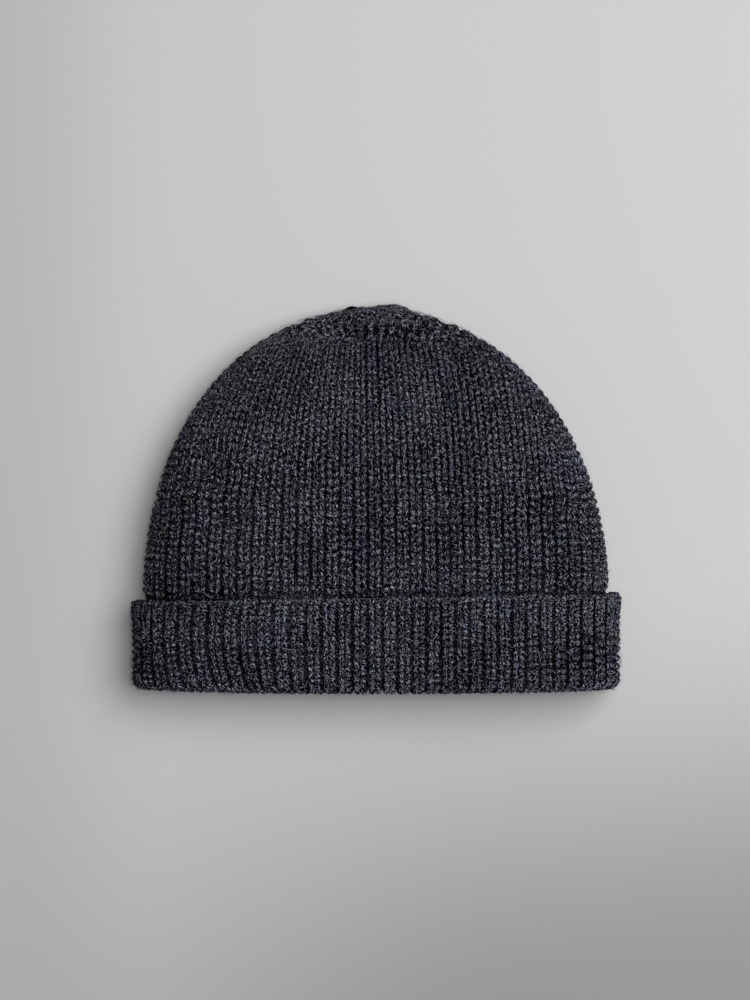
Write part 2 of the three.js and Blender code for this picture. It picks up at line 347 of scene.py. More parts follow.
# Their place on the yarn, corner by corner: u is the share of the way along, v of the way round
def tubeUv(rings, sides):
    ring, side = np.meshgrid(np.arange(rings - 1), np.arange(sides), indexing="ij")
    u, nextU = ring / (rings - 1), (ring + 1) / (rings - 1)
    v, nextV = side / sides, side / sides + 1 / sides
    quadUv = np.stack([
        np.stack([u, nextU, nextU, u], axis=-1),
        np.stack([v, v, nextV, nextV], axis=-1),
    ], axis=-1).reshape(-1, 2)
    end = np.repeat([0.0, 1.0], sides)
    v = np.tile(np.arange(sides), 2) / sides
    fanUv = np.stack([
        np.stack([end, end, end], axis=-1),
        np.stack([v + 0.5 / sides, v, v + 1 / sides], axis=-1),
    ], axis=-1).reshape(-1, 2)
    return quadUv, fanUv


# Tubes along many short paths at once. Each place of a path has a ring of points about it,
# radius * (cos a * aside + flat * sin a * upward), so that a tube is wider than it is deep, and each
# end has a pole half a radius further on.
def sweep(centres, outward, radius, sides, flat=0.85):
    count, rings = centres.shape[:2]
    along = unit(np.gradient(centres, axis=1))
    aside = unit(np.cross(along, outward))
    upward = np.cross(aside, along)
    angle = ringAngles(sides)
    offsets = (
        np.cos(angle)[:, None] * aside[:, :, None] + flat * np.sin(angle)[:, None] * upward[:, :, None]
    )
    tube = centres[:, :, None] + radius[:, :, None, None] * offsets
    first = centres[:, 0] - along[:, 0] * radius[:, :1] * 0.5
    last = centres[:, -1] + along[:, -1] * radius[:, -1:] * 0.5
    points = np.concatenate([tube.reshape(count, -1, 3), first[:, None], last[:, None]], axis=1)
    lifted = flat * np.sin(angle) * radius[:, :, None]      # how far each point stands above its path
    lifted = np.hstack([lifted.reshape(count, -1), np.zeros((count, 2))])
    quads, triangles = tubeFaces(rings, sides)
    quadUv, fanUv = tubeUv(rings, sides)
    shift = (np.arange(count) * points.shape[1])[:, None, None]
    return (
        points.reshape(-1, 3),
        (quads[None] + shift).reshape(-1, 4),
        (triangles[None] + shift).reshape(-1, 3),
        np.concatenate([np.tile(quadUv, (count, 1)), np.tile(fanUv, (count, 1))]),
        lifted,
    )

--

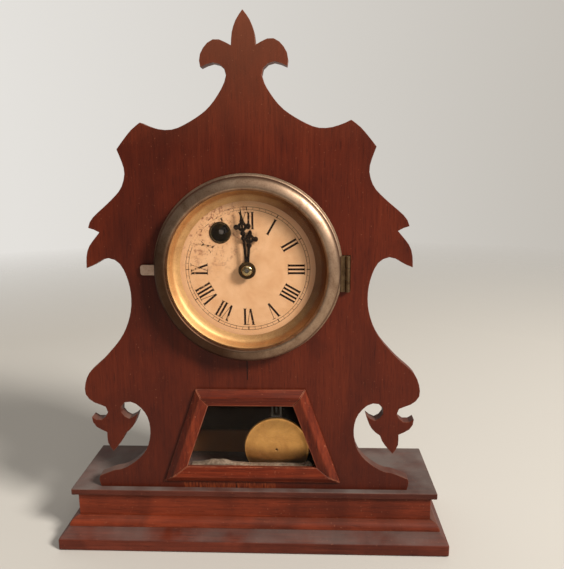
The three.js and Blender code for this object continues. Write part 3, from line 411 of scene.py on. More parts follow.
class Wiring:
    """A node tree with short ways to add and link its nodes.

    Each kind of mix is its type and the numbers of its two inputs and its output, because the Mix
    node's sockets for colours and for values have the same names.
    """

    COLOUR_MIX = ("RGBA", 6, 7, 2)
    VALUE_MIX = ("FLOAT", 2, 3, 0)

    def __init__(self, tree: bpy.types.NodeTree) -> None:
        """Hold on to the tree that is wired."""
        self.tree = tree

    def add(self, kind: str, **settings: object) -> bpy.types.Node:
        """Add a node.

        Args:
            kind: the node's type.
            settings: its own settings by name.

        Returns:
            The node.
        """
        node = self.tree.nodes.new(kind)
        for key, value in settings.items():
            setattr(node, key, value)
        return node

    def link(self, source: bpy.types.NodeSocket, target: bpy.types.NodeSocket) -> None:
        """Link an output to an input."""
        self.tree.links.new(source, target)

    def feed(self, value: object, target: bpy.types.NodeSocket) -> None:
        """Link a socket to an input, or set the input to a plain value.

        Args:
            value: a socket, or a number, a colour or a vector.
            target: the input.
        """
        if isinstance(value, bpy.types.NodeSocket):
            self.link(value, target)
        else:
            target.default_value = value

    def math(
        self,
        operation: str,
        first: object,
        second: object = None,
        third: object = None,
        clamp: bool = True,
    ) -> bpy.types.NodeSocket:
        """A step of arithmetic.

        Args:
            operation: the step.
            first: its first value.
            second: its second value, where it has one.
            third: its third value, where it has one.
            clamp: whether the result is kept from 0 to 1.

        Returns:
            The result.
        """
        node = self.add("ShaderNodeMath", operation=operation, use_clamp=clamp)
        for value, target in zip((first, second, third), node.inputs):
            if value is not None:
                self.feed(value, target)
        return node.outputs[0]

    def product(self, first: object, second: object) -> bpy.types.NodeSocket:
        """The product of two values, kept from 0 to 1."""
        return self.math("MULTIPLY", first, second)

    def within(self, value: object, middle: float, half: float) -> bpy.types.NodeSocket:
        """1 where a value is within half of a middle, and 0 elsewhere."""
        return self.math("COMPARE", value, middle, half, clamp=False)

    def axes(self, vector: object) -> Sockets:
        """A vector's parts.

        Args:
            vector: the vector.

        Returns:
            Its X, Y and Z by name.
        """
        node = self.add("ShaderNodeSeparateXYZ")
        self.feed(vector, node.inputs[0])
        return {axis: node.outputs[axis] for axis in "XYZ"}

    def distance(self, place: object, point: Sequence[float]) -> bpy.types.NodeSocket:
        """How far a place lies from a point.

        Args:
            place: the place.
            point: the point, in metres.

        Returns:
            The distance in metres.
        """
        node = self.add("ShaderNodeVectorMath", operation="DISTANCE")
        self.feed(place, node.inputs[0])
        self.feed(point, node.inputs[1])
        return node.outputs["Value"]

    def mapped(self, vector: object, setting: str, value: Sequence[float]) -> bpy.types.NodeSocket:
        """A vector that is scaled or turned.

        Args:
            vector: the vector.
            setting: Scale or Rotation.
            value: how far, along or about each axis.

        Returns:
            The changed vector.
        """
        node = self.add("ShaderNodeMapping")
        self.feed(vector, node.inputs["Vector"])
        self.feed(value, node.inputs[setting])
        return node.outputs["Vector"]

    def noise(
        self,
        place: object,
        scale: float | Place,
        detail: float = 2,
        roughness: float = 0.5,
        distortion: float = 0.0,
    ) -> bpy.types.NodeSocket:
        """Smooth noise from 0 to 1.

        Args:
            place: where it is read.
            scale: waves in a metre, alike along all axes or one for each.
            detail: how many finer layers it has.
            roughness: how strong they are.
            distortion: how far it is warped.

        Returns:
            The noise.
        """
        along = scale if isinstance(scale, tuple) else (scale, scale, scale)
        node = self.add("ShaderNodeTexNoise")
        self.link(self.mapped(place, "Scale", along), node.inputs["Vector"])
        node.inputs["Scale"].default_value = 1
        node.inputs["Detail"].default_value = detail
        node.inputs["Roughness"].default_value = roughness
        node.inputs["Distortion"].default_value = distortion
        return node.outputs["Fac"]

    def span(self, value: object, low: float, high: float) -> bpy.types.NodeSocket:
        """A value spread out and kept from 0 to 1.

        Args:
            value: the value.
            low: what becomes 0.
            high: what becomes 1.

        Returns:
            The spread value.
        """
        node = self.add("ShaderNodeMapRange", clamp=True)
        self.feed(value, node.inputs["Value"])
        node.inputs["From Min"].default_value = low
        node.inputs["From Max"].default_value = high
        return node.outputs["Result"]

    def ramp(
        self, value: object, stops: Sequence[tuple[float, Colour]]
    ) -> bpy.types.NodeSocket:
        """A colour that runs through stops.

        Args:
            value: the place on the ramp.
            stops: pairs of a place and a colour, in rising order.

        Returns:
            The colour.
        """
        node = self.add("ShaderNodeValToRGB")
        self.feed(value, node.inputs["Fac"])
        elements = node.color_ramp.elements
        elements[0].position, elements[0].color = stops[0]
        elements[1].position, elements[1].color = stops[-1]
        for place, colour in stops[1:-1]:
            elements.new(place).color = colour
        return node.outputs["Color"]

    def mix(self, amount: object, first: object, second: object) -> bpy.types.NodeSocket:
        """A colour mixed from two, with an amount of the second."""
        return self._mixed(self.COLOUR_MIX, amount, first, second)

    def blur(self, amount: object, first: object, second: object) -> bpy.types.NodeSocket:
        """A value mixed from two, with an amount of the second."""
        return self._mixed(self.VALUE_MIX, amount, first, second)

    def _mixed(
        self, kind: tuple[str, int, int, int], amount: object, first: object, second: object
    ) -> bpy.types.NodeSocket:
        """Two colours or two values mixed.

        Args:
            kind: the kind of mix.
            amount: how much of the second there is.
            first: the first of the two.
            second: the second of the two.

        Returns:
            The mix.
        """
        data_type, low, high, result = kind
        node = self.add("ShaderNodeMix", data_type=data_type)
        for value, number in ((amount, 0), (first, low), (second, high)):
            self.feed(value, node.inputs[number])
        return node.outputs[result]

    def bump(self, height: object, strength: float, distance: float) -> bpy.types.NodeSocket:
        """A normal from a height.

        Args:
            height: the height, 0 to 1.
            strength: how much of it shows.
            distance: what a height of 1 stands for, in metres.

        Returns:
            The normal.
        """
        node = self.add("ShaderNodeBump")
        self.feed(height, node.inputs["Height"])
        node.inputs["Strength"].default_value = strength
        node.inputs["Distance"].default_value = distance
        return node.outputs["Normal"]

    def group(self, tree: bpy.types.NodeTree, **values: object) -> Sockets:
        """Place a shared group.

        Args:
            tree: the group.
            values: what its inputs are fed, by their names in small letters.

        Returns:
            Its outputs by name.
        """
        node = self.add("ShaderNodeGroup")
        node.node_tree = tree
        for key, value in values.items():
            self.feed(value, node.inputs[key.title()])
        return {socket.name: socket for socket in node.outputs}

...

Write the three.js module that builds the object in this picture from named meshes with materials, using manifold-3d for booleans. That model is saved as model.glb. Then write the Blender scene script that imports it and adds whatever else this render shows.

■ What is needed:
What is wanted is an exact copy of the lines from the line containing "The three.js and Blender code for this object" to the line containing "self.tree.links.new(source, target)", both lines included, and of no other line.

■ The solution:
The three.js and Blender code for this object continues. Write part 3, from line 411 of scene.py on. More parts follow.
class Wiring:
    """A node tree with short ways to add and link its nodes.

    Each kind of mix is its type and the numbers of its two inputs and its output, because the Mix
    node's sockets for colours and for values have the same names.
    """

    COLOUR_MIX = ("RGBA", 6, 7, 2)
    VALUE_MIX = ("FLOAT", 2, 3, 0)

    def __init__(self, tree: bpy.types.NodeTree) -> None:
        """Hold on to the tree that is wired."""
        self.tree = tree

    def add(self, kind: str, **settings: object) -> bpy.types.Node:
        """Add a node.

        Args:
            kind: the node's type.
            settings: its own settings by name.

        Returns:
            The node.
        """
        node = self.tree.nodes.new(kind)
        for key, value in settings.items():
            setattr(node, key, value)
        return node

    def link(self, source: bpy.types.NodeSocket, target: bpy.types.NodeSocket) -> None:
        """Link an output to an input."""
        self.tree.links.new(source, target)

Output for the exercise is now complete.